* START Data extract *
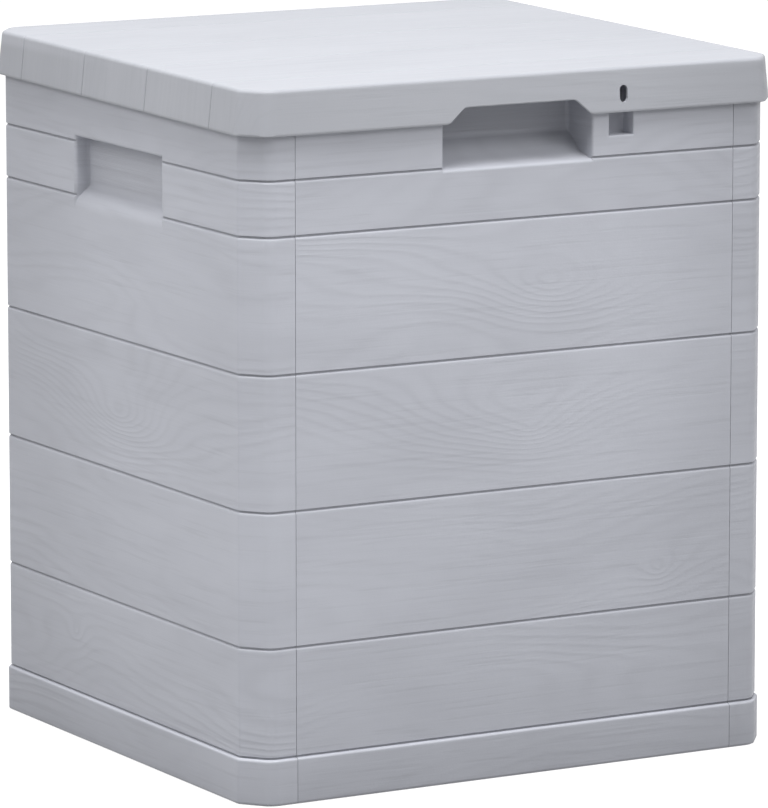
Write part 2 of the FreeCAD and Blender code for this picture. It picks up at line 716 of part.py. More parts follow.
for name, shape in build().items():
    shape.exportStep("parts/" + name + ".step")
    bounds = shape.BoundBox
    print(name, len(shape.Solids), "valid" if shape.isValid() else "NOT VALID",
          [round(v, 2) for v in (bounds.XMin, bounds.XMax, bounds.YMin, bounds.YMax,
                                 bounds.ZMin, bounds.ZMax)])
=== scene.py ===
"""Garden storage box: the visual model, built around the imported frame."""

import logging
import math
from dataclasses import dataclass, field
from enum import Enum
from typing import Callable, Iterable, Sequence

import bmesh
import bpy
import numpy as np
from mathutils import Matrix, Vector


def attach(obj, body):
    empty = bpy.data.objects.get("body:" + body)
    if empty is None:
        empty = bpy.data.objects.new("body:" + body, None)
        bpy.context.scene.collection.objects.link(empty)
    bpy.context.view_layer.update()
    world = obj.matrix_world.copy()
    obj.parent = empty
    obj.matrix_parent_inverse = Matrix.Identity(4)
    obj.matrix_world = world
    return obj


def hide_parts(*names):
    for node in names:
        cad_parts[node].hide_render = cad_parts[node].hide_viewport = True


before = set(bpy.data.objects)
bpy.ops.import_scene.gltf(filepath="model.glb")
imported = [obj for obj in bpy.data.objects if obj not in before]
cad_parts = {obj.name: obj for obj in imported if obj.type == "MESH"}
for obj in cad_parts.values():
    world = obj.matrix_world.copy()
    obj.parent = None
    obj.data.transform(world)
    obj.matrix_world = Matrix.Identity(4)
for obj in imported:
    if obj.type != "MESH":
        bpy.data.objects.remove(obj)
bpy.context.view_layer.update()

LOG = logging.getLogger("storage_box")
MM = 0.001
GRAIN_MAP = "grain"
PLANK_MAP = "plank"
SHARP_ANGLE = math.radians(38)
MERGE_DISTANCE = 1e-6
BEVEL_SEGMENTS = 2
ARC_MIDDLE = 0.3
PLAIN_MARK = (9.0, 0.0)
FAR_AWAY = (9.0, 9.0, 0.0)
Row = tuple[float, float]
Triple = tuple[float, float, float]
Value = bpy.types.NodeSocket | bpy.types.ID | Triple | float
Outputs = bpy.types.NodeOutputs


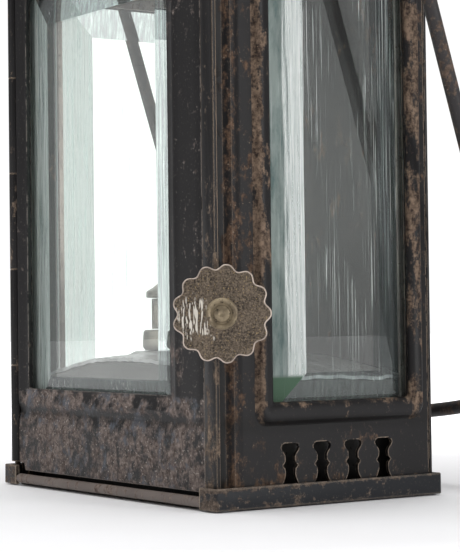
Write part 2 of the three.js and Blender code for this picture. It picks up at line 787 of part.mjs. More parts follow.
part('chimney_tube', chimney(), 'blackTin');
part('chimney_cap', chimneyCap(), 'blackTin');
part('bail_ear_right', bailEar(), 'wornTin');
part('bail_ear_left', mirrored(bailEar()), 'wornTin');
for (const [side, word] of [[1, 'right'], [-1, 'left']]) {
  part(`ear_rivet_${word}_front`, earRivet(side, rivetPlaces[0]), 'bareIron');
  part(`ear_rivet_${word}_rear`, earRivet(side, rivetPlaces[1]), 'bareIron');
}
part('bail_handle', bailHandle(), 'bareIron');
part('font_tank', fontTank(), 'greyTin');
part('font_top', fontTop(), 'greyTin');
part('burner_collar', burnerCollar(), 'brass');
part('burner_neck', burnerNeck(), 'brass');
part('burner_cap', burnerCap(), 'brass');
part('wick_tube', wickTube(), 'brass');
part('wick', wick(), 'cotton');
part('wick_spindle', spindle(), 'brass');
part('ratchet_inner', ratchet(ratchetPlaces[0]), 'brass');
part('ratchet_outer', ratchet(ratchetPlaces[1]), 'brass');
part('spindle_bush', spindleBush(), 'brass');
part('thumbwheel', thumbwheel(), 'pewter');

export default lantern;
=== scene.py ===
import json
import math

import bmesh
import bpy
from mathutils import Matrix, Vector, noise


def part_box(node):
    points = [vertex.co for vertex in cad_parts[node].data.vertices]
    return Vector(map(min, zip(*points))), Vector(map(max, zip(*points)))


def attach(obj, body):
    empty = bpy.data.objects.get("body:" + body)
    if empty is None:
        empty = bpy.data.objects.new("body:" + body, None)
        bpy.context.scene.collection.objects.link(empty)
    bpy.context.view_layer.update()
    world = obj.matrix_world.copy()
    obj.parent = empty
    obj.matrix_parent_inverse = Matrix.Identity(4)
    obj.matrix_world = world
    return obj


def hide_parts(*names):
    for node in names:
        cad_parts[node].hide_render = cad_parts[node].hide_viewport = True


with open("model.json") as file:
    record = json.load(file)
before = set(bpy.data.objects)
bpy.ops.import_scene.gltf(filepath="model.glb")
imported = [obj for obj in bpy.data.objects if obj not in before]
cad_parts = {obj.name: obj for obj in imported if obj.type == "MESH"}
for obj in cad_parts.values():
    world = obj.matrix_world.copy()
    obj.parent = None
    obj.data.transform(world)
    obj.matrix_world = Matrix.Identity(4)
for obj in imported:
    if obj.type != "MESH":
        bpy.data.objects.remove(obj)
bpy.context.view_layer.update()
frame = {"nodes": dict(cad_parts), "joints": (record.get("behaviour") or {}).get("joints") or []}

# A black-japanned tin oil lantern with a glazed door. Sizes here are millimetres.
mm = 0.001


def corners(node):
    low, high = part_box(node)
    return low / mm, high / mm


jambLow, jambHigh = corners("right_jamb")
wallHigh = corners("right_side_wall")[1]
cabinet = {
    "right": jambHigh.x,
    "front": jambLow.y,
    "back": corners("back_panel")[1].y,
    "top": wallHigh.z,
    "sheet": 1.2,
}
joints = {joint["name"]: joint for joint in frame["joints"]}


def makePiece(name, points, faces):
    mesh = bpy.data.meshes.new(name)
    mesh.from_pydata([Vector(p) * mm for p in points], [], faces)
    work = bmesh.new()
    work.from_mesh(mesh)
    bmesh.ops.remove_doubles(work, verts=work.verts, dist=1e-7)
    bmesh.ops.recalc_face_normals(work, faces=work.faces)
    work.to_mesh(mesh)
    work.free()
    piece = bpy.data.objects.new(name, mesh)
    bpy.context.scene.collection.objects.link(piece)
    return piece


def settle(piece):
    # turns what the modifiers show into the piece's own plain mesh
    shown = piece.evaluated_get(bpy.context.evaluated_depsgraph_get())
    mesh = bpy.data.meshes.new_from_object(shown)
    piece.modifiers.clear()
    piece.data = mesh
    return piece


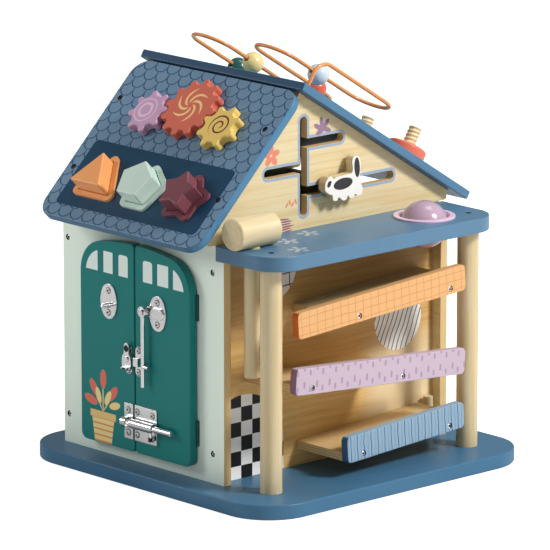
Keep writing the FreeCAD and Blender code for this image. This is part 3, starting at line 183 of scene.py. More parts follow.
* END Data extract *
Return the material in full, exactly as shown.

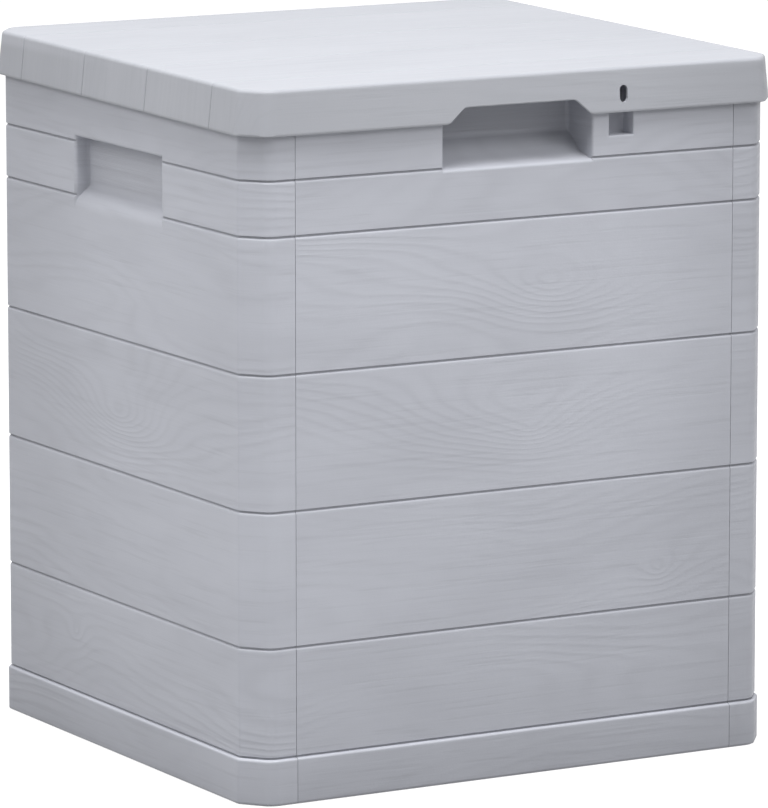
Write part 2 of the FreeCAD and Blender code for this picture. It picks up at line 716 of part.py. More parts follow.
for name, shape in build().items():
    shape.exportStep("parts/" + name + ".step")
    bounds = shape.BoundBox
    print(name, len(shape.Solids), "valid" if shape.isValid() else "NOT VALID",
          [round(v, 2) for v in (bounds.XMin, bounds.XMax, bounds.YMin, bounds.YMax,
                                 bounds.ZMin, bounds.ZMax)])
=== scene.py ===
"""Garden storage box: the visual model, built around the imported frame."""

import logging
import math
from dataclasses import dataclass, field
from enum import Enum
from typing import Callable, Iterable, Sequence

import bmesh
import bpy
import numpy as np
from mathutils import Matrix, Vector


def attach(obj, body):
    empty = bpy.data.objects.get("body:" + body)
    if empty is None:
        empty = bpy.data.objects.new("body:" + body, None)
        bpy.context.scene.collection.objects.link(empty)
    bpy.context.view_layer.update()
    world = obj.matrix_world.copy()
    obj.parent = empty
    obj.matrix_parent_inverse = Matrix.Identity(4)
    obj.matrix_world = world
    return obj


def hide_parts(*names):
    for node in names:
        cad_parts[node].hide_render = cad_parts[node].hide_viewport = True


before = set(bpy.data.objects)
bpy.ops.import_scene.gltf(filepath="model.glb")
imported = [obj for obj in bpy.data.objects if obj not in before]
cad_parts = {obj.name: obj for obj in imported if obj.type == "MESH"}
for obj in cad_parts.values():
    world = obj.matrix_world.copy()
    obj.parent = None
    obj.data.transform(world)
    obj.matrix_world = Matrix.Identity(4)
for obj in imported:
    if obj.type != "MESH":
        bpy.data.objects.remove(obj)
bpy.context.view_layer.update()

LOG = logging.getLogger("storage_box")
MM = 0.001
GRAIN_MAP = "grain"
PLANK_MAP = "plank"
SHARP_ANGLE = math.radians(38)
MERGE_DISTANCE = 1e-6
BEVEL_SEGMENTS = 2
ARC_MIDDLE = 0.3
PLAIN_MARK = (9.0, 0.0)
FAR_AWAY = (9.0, 9.0, 0.0)
Row = tuple[float, float]
Triple = tuple[float, float, float]
Value = bpy.types.NodeSocket | bpy.types.ID | Triple | float
Outputs = bpy.types.NodeOutputs


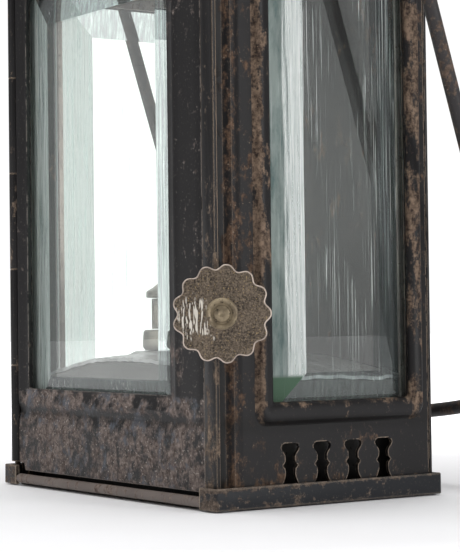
Write part 2 of the three.js and Blender code for this picture. It picks up at line 787 of part.mjs. More parts follow.
part('chimney_tube', chimney(), 'blackTin');
part('chimney_cap', chimneyCap(), 'blackTin');
part('bail_ear_right', bailEar(), 'wornTin');
part('bail_ear_left', mirrored(bailEar()), 'wornTin');
for (const [side, word] of [[1, 'right'], [-1, 'left']]) {
  part(`ear_rivet_${word}_front`, earRivet(side, rivetPlaces[0]), 'bareIron');
  part(`ear_rivet_${word}_rear`, earRivet(side, rivetPlaces[1]), 'bareIron');
}
part('bail_handle', bailHandle(), 'bareIron');
part('font_tank', fontTank(), 'greyTin');
part('font_top', fontTop(), 'greyTin');
part('burner_collar', burnerCollar(), 'brass');
part('burner_neck', burnerNeck(), 'brass');
part('burner_cap', burnerCap(), 'brass');
part('wick_tube', wickTube(), 'brass');
part('wick', wick(), 'cotton');
part('wick_spindle', spindle(), 'brass');
part('ratchet_inner', ratchet(ratchetPlaces[0]), 'brass');
part('ratchet_outer', ratchet(ratchetPlaces[1]), 'brass');
part('spindle_bush', spindleBush(), 'brass');
part('thumbwheel', thumbwheel(), 'pewter');

export default lantern;
=== scene.py ===
import json
import math

import bmesh
import bpy
from mathutils import Matrix, Vector, noise


def part_box(node):
    points = [vertex.co for vertex in cad_parts[node].data.vertices]
    return Vector(map(min, zip(*points))), Vector(map(max, zip(*points)))


def attach(obj, body):
    empty = bpy.data.objects.get("body:" + body)
    if empty is None:
        empty = bpy.data.objects.new("body:" + body, None)
        bpy.context.scene.collection.objects.link(empty)
    bpy.context.view_layer.update()
    world = obj.matrix_world.copy()
    obj.parent = empty
    obj.matrix_parent_inverse = Matrix.Identity(4)
    obj.matrix_world = world
    return obj


def hide_parts(*names):
    for node in names:
        cad_parts[node].hide_render = cad_parts[node].hide_viewport = True


with open("model.json") as file:
    record = json.load(file)
before = set(bpy.data.objects)
bpy.ops.import_scene.gltf(filepath="model.glb")
imported = [obj for obj in bpy.data.objects if obj not in before]
cad_parts = {obj.name: obj for obj in imported if obj.type == "MESH"}
for obj in cad_parts.values():
    world = obj.matrix_world.copy()
    obj.parent = None
    obj.data.transform(world)
    obj.matrix_world = Matrix.Identity(4)
for obj in imported:
    if obj.type != "MESH":
        bpy.data.objects.remove(obj)
bpy.context.view_layer.update()
frame = {"nodes": dict(cad_parts), "joints": (record.get("behaviour") or {}).get("joints") or []}

# A black-japanned tin oil lantern with a glazed door. Sizes here are millimetres.
mm = 0.001


def corners(node):
    low, high = part_box(node)
    return low / mm, high / mm


jambLow, jambHigh = corners("right_jamb")
wallHigh = corners("right_side_wall")[1]
cabinet = {
    "right": jambHigh.x,
    "front": jambLow.y,
    "back": corners("back_panel")[1].y,
    "top": wallHigh.z,
    "sheet": 1.2,
}
joints = {joint["name"]: joint for joint in frame["joints"]}


def makePiece(name, points, faces):
    mesh = bpy.data.meshes.new(name)
    mesh.from_pydata([Vector(p) * mm for p in points], [], faces)
    work = bmesh.new()
    work.from_mesh(mesh)
    bmesh.ops.remove_doubles(work, verts=work.verts, dist=1e-7)
    bmesh.ops.recalc_face_normals(work, faces=work.faces)
    work.to_mesh(mesh)
    work.free()
    piece = bpy.data.objects.new(name, mesh)
    bpy.context.scene.collection.objects.link(piece)
    return piece


def settle(piece):
    # turns what the modifiers show into the piece's own plain mesh
    shown = piece.evaluated_get(bpy.context.evaluated_depsgraph_get())
    mesh = bpy.data.meshes.new_from_object(shown)
    piece.modifiers.clear()
    piece.data = mesh
    return piece


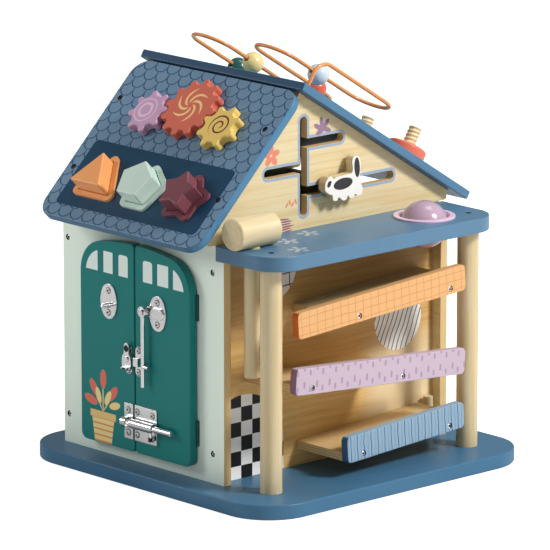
Keep writing the FreeCAD and Blender code for this image. This is part 3, starting at line 183 of scene.py. More parts follow.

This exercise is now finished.